--- Task details ---
Make an exact copy of the listing below.

--- Data provided ---

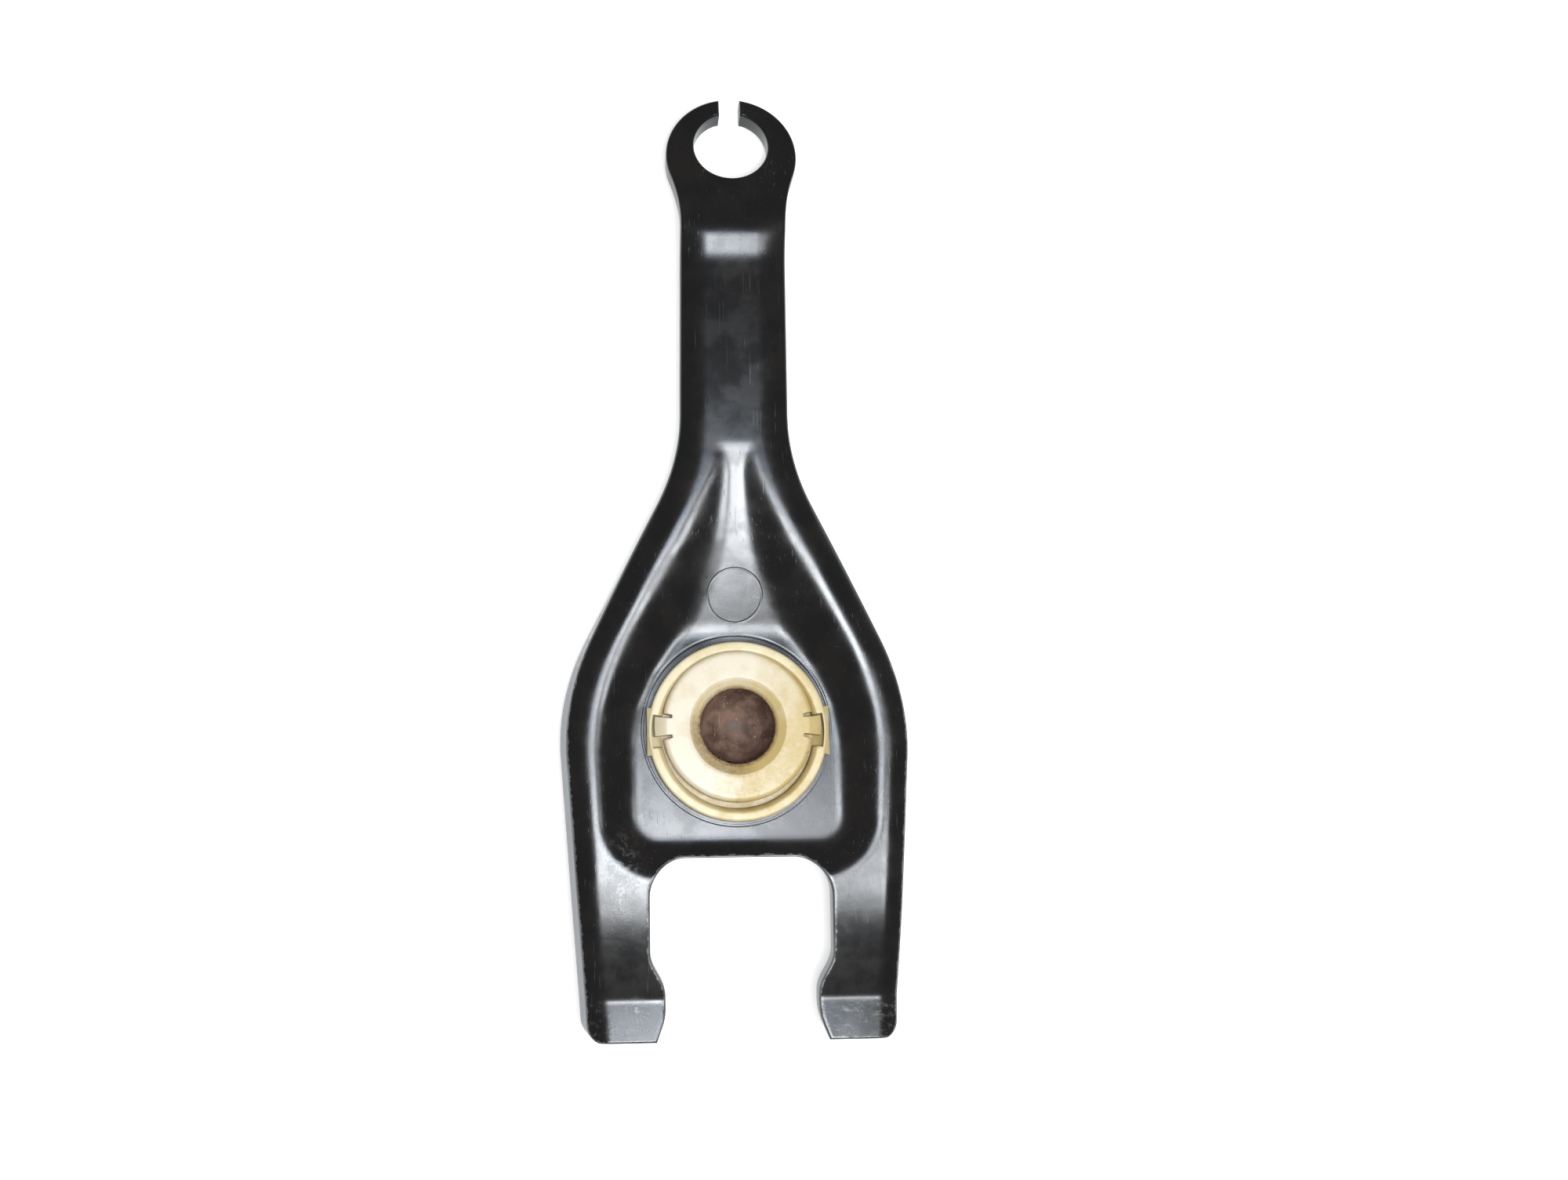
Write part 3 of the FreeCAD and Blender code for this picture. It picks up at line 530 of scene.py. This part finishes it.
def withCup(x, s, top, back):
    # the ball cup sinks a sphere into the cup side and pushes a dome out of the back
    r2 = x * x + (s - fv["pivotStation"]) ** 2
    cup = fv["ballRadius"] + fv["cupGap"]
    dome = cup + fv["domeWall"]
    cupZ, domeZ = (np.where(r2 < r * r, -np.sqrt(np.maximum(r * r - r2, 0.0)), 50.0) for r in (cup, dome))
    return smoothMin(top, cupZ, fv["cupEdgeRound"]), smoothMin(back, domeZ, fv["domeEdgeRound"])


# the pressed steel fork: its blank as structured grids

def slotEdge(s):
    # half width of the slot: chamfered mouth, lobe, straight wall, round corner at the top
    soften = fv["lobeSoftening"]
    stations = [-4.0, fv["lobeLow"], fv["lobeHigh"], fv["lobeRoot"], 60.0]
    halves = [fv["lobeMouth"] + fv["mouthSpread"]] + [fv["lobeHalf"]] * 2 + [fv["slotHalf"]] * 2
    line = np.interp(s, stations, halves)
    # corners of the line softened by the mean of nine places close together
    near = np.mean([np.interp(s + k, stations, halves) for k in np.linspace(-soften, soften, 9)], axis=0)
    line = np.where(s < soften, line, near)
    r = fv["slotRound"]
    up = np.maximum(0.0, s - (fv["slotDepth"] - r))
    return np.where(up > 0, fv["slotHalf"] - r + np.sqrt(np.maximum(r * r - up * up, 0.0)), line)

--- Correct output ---
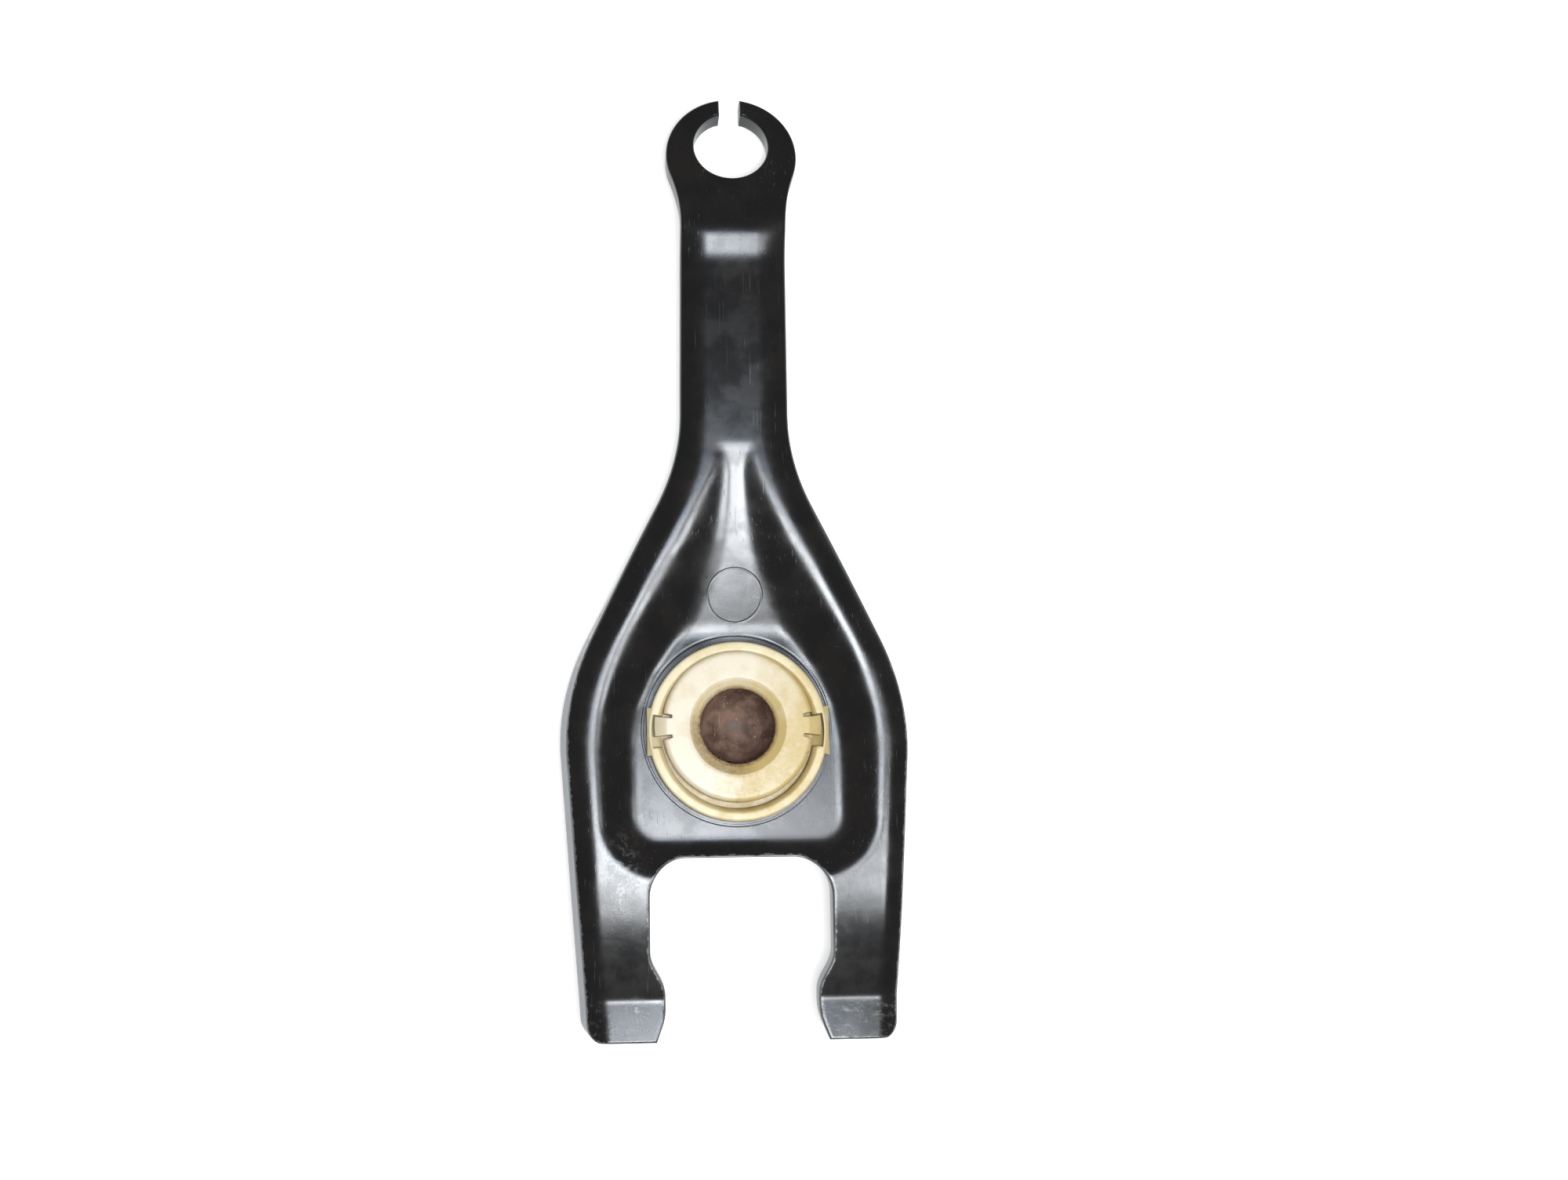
Write part 3 of the FreeCAD and Blender code for this picture. It picks up at line 530 of scene.py. This part finishes it.
def withCup(x, s, top, back):
    # the ball cup sinks a sphere into the cup side and pushes a dome out of the back
    r2 = x * x + (s - fv["pivotStation"]) ** 2
    cup = fv["ballRadius"] + fv["cupGap"]
    dome = cup + fv["domeWall"]
    cupZ, domeZ = (np.where(r2 < r * r, -np.sqrt(np.maximum(r * r - r2, 0.0)), 50.0) for r in (cup, dome))
    return smoothMin(top, cupZ, fv["cupEdgeRound"]), smoothMin(back, domeZ, fv["domeEdgeRound"])


# the pressed steel fork: its blank as structured grids

def slotEdge(s):
    # half width of the slot: chamfered mouth, lobe, straight wall, round corner at the top
    soften = fv["lobeSoftening"]
    stations = [-4.0, fv["lobeLow"], fv["lobeHigh"], fv["lobeRoot"], 60.0]
    halves = [fv["lobeMouth"] + fv["mouthSpread"]] + [fv["lobeHalf"]] * 2 + [fv["slotHalf"]] * 2
    line = np.interp(s, stations, halves)
    # corners of the line softened by the mean of nine places close together
    near = np.mean([np.interp(s + k, stations, halves) for k in np.linspace(-soften, soften, 9)], axis=0)
    line = np.where(s < soften, line, near)
    r = fv["slotRound"]
    up = np.maximum(0.0, s - (fv["slotDepth"] - r))
    return np.where(up > 0, fv["slotHalf"] - r + np.sqrt(np.maximum(r * r - up * up, 0.0)), line)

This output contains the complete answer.